All Glossaries

/

Real-Time Speech-to-Text

Real-Time Speech-to-Text

Explore what Real-Time Speech-to-Text means, how it enables AI voice agents to operate effectively, and why speed and accuracy are essential for voice automation.

What is Real-Time Speech-to-Text?

Real-Time Speech-to-Text is the process of instantly converting spoken language into written text during a live conversation. It’s a foundational capability in AI voice agents that enables the system to understand what the user is saying as they’re saying it, with minimal delay.

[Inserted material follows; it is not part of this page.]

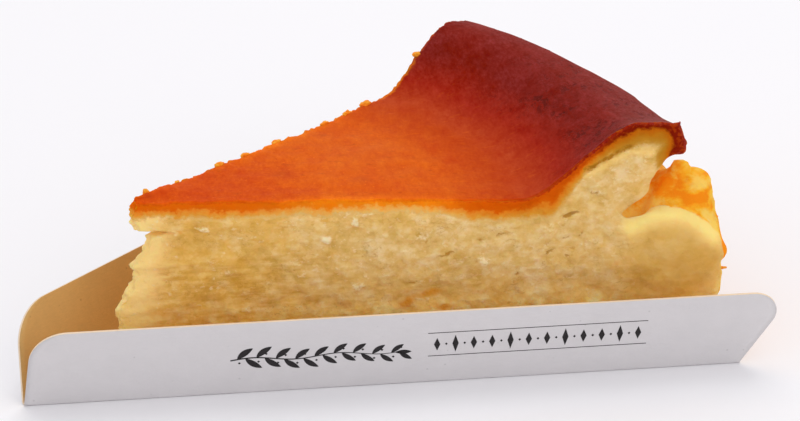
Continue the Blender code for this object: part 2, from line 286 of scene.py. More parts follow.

This transcription is what allows the rest of the AI stack (like intent recognition, entity extraction, and dialogue management) to process the input and respond intelligently.

Why is Real-Time Speech-to-Text important?

Without fast and accurate transcription, AI voice agents can’t understand callers or hold a fluid conversation.

Real-time performance ensures that:

Responses feel natural, with no awkward pauses or lags

Caller intent is accurately understood, even in fast-paced or noisy environments

Downstream automation (like logging, routing, or summarizing) is based on reliable input

Call experiences are consistent and high-quality, across time zones and volume spikes

For B2B teams, this means fewer miscommunications, faster call handling, and a more polished customer experience.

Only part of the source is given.